## BEGIN

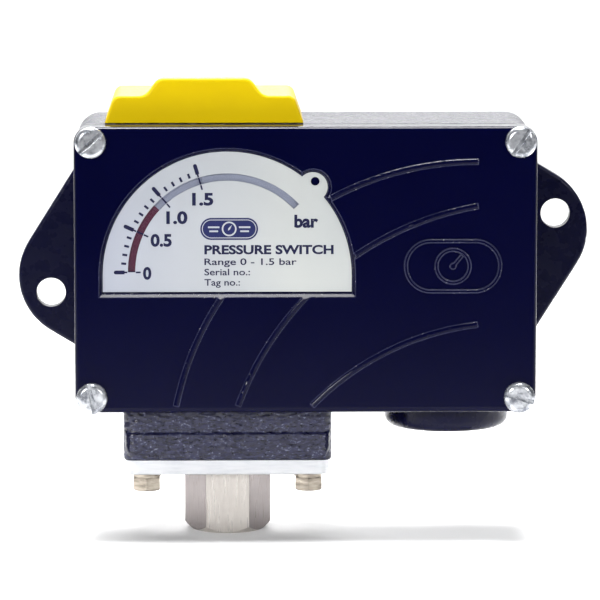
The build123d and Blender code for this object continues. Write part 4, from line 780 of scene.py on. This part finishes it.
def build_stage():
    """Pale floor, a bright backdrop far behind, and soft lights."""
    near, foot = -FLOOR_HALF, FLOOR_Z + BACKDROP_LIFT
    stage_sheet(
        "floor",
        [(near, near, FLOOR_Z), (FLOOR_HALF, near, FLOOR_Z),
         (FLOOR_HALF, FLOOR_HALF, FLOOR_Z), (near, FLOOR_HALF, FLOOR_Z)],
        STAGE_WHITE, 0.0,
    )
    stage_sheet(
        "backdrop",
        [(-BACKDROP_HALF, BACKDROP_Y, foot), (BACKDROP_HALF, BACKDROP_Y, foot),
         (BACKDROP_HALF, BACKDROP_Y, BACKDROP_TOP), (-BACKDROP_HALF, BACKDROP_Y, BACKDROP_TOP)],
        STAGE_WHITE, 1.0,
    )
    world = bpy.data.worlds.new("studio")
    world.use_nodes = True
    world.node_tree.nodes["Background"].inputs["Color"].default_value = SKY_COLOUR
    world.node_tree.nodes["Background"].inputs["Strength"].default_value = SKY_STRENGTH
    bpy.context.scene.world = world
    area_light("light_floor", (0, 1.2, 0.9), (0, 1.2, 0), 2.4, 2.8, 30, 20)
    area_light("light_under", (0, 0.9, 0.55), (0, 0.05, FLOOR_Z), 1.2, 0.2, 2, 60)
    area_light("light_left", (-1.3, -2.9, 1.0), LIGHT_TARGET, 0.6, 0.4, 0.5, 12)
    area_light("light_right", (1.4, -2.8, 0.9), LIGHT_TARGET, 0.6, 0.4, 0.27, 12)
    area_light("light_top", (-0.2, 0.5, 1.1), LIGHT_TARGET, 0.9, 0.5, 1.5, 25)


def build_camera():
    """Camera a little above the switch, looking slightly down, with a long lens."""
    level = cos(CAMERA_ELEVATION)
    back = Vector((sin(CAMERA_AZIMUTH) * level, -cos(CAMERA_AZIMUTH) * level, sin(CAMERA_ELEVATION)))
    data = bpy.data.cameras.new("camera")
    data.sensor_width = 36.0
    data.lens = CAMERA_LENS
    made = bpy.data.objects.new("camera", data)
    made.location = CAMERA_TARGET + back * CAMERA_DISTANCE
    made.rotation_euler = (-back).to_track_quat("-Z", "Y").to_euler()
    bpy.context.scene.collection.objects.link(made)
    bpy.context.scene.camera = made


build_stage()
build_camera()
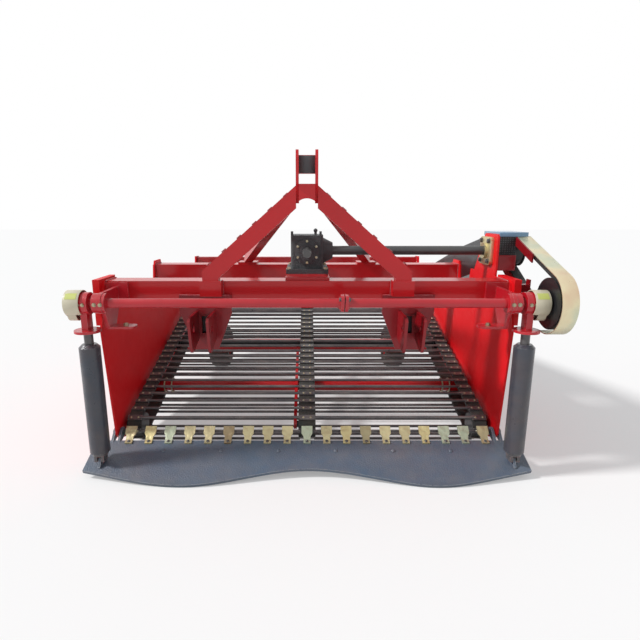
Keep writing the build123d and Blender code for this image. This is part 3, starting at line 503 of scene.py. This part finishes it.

## END

§ What to do
Please write out the material word for word from its first line through the line holding "0.5, 1.5, 25)", including both, and no line past it.

§ Result of this exercise
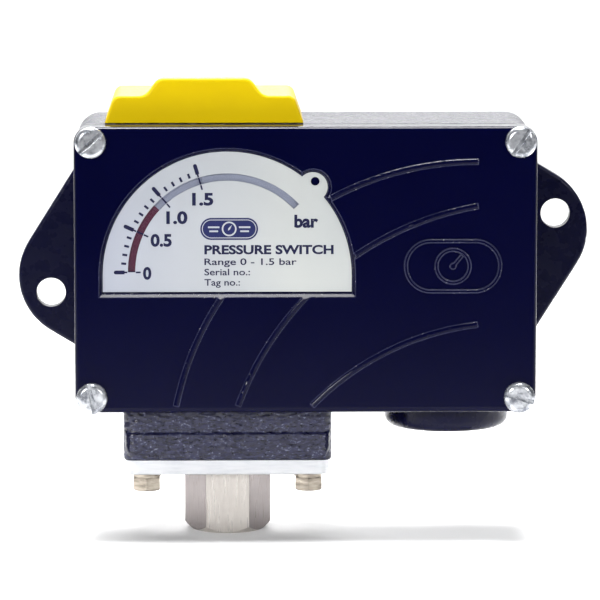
The build123d and Blender code for this object continues. Write part 4, from line 780 of scene.py on. This part finishes it.
def build_stage():
    """Pale floor, a bright backdrop far behind, and soft lights."""
    near, foot = -FLOOR_HALF, FLOOR_Z + BACKDROP_LIFT
    stage_sheet(
        "floor",
        [(near, near, FLOOR_Z), (FLOOR_HALF, near, FLOOR_Z),
         (FLOOR_HALF, FLOOR_HALF, FLOOR_Z), (near, FLOOR_HALF, FLOOR_Z)],
        STAGE_WHITE, 0.0,
    )
    stage_sheet(
        "backdrop",
        [(-BACKDROP_HALF, BACKDROP_Y, foot), (BACKDROP_HALF, BACKDROP_Y, foot),
         (BACKDROP_HALF, BACKDROP_Y, BACKDROP_TOP), (-BACKDROP_HALF, BACKDROP_Y, BACKDROP_TOP)],
        STAGE_WHITE, 1.0,
    )
    world = bpy.data.worlds.new("studio")
    world.use_nodes = True
    world.node_tree.nodes["Background"].inputs["Color"].default_value = SKY_COLOUR
    world.node_tree.nodes["Background"].inputs["Strength"].default_value = SKY_STRENGTH
    bpy.context.scene.world = world
    area_light("light_floor", (0, 1.2, 0.9), (0, 1.2, 0), 2.4, 2.8, 30, 20)
    area_light("light_under", (0, 0.9, 0.55), (0, 0.05, FLOOR_Z), 1.2, 0.2, 2, 60)
    area_light("light_left", (-1.3, -2.9, 1.0), LIGHT_TARGET, 0.6, 0.4, 0.5, 12)
    area_light("light_right", (1.4, -2.8, 0.9), LIGHT_TARGET, 0.6, 0.4, 0.27, 12)
    area_light("light_top", (-0.2, 0.5, 1.1), LIGHT_TARGET, 0.9, 0.5, 1.5, 25)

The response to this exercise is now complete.